Lynn, who had moved back to Point Reyes with her husband and children, offered to explore some options. She and her sisters are avid cooks and cheese lovers. Producing their own cheese piqued their interest and seemed to be an ideal way to make use of their plentiful milk supply.

But before they switched gears, the family took several steps they say helped prevent them from making a costly mistake:

  • They didn’t just plunge in. The Giacominis spent more than a year researching the feasibility of creating a specialty product. They spoke with chefs about industry trends, questioned retailers, sought advice from the California Milk Advisory Board, and met with cheese makers so they could weigh the potential demand for their product against start-up and operating costs. They learned that Americans consume an average of 30 pounds of cheese a year but just four ounces of blue cheese. However, blue cheese is one of the fastest-growing specialties.
  • They found a mentor. Sue Conley, of the nearby award-winning Cowgirl Creamery, was glad to share her experience and contacts. She offered the Giacominis invaluable advice about distribution, which came in handy: Nearly all the Point Reyes Farmstead cheese is sold to distributors, who buy it in 6.5-pound wheels. Six-ounce wedges are sold in markets and online.
  • They didn’t try to do it all themselves. Initially, the Giacominis planned to make their own cheese. After a weeklong cheese-making class at California Polytech, what they learned was that they needed a pro. Extensive networking led them to Monte McIntyre, who had a decade of experience as the head cheese maker for Maytag Blue in Iowa. The Giacominis offered him just the fresh opportunity he was seeking. He joined the business in mid-2000. The first Point Reyes Farmstead cheese hit the market six months later. Today the business has five full-time employees and about three part-timers.
  • They capitalized on their skills and interests. Bob Giacomini knew how to manage a herd of dairy cows. His daughters had experience in marketing, sales, and the restaurant business. They developed the family’s publicity and products and defined its niche. Recognizing a growing interest in products that can be traced to their source, the Giacominis have emphasized their cheese’s origins. Farmstead means it is made exclusively with milk from the Giacominis own herd of cows.
  • They didn’t abandon their core business. The Giacominis use about 6,000 gallons of milk each week about 40 percent of the farm’s output for their cheese. The rest is sold to a creamery.
  • They found a role for the family member who doesn’t work in the business. Diana, 40, is our sane voice, younger sister Lynn says. We’re all extroverted and have opinions, and Diana is no exception. But because she’s not enmeshed in the business, she has the perspective to ask insightful questions at financial meetings and the state of the company meeting. Each sister holds a quarter of the cheese business.

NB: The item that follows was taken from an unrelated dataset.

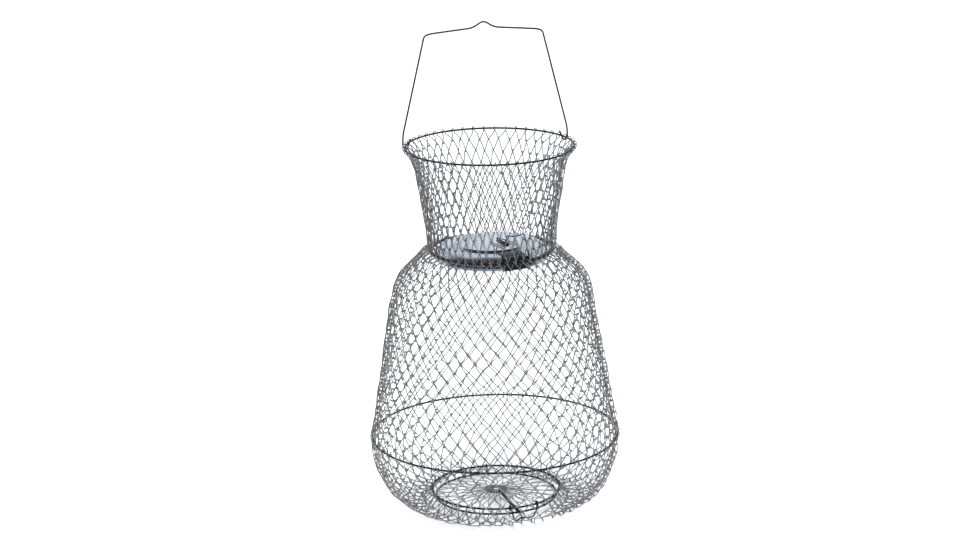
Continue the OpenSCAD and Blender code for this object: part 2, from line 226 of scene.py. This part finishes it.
def metal(name, color, light, metallic, rough, patch_mm, grain_mm, bump_mm, shine=0.5):
    """Metal whose colour, gloss and surface vary: patches of two tones over a fine grain.

    patch_mm and grain_mm are the sizes of the patches and the grain, and bump_mm is the
    grain's depth. rough is the range of the roughness.
    """
    mat = bpy.data.materials.new(name)
    mat.use_nodes = True
    nodes, links = mat.node_tree.nodes, mat.node_tree.links
    shader = nodes["Principled BSDF"]
    shader.inputs["Metallic"].default_value = metallic
    shader.inputs["Specular IOR Level"].default_value = shine
    where = nodes.new("ShaderNodeTexCoord").outputs["Object"]
    patches = nodes.new("ShaderNodeTexNoise")
    patches.inputs["Scale"].default_value = 1 / (patch_mm * MM)
    patches.inputs["Detail"].default_value = 5
    patches.inputs["Roughness"].default_value = 0.6
    links.new(where, patches.inputs["Vector"])
    grain = nodes.new("ShaderNodeTexNoise")
    grain.inputs["Scale"].default_value = 1 / (grain_mm * MM)
    grain.inputs["Detail"].default_value = 3
    links.new(where, grain.inputs["Vector"])
    tone = nodes.new("ShaderNodeValToRGB")
    tone.color_ramp.elements[0].position = 0.36
    tone.color_ramp.elements[0].color = (*color, 1)
    tone.color_ramp.elements[1].position = 0.66
    tone.color_ramp.elements[1].color = (*light, 1)
    links.new(patches.outputs["Fac"], tone.inputs["Fac"])
    links.new(tone.outputs["Color"], shader.inputs["Base Color"])
    gloss = nodes.new("ShaderNodeMapRange")
    gloss.inputs["From Min"].default_value = 0.3
    gloss.inputs["From Max"].default_value = 0.7
    gloss.inputs["To Min"].default_value = rough[0]
    gloss.inputs["To Max"].default_value = rough[1]
    links.new(grain.outputs["Fac"], gloss.inputs["Value"])
    links.new(gloss.outputs["Result"], shader.inputs["Roughness"])
    relief = nodes.new("ShaderNodeBump")
    relief.inputs["Strength"].default_value = 0.6
    relief.inputs["Distance"].default_value = bump_mm * MM
    links.new(grain.outputs["Fac"], relief.inputs["Height"])
    links.new(relief.outputs["Normal"], shader.inputs["Normal"])
    return mat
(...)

Like many families who run a business, the Giacominis occasionally butt heads over who makes decisions. One of their biggest challenges is dividing responsibilities, Lynn says, because we all have the same background and expertise. We almost have one big job-share. She puts in the most time on the job, four or five days a week, because she lives closest to the farm. Karen and Jill each put in about two days a week.

Most big decisions are made by consensus at weekly operational meetings. Though reaching agreement can be arduous, the thought and discussion that accompany it usually serve as a check on impulsive decisions.

The sisters goals include lightening their day-to-day responsibilities so they can engage in big-picture planning. We need to start working on the business, not in the business, Lynn says. That’s proven to be a challenge. Turning her customer service calls over to employees might seem like a logical thing to do, but callers enjoy being able to talk to the owners, and the Giacominis have lovingly nurtured those relationships.

Their efforts appear to be paying off. Last year the Giacominis sold 300,000 pounds of their blue cheese, the most ever in a year. The cheese business has made the dairy four times as profitable as it was when it sold only milk, and cheese has a larger profit margin than milk.

Bob says he is delighted to see his daughters involvement, and he feels closer to them and his eight grandchildren. The oldest ones are teens, and they’ve spent time on the farm. Their interest in the cheese company leads their parents and grandparents to hope that perhaps one day the Point Reyes Farmstead Cheese Company will be run by the fifth generation of northern California Giacominis.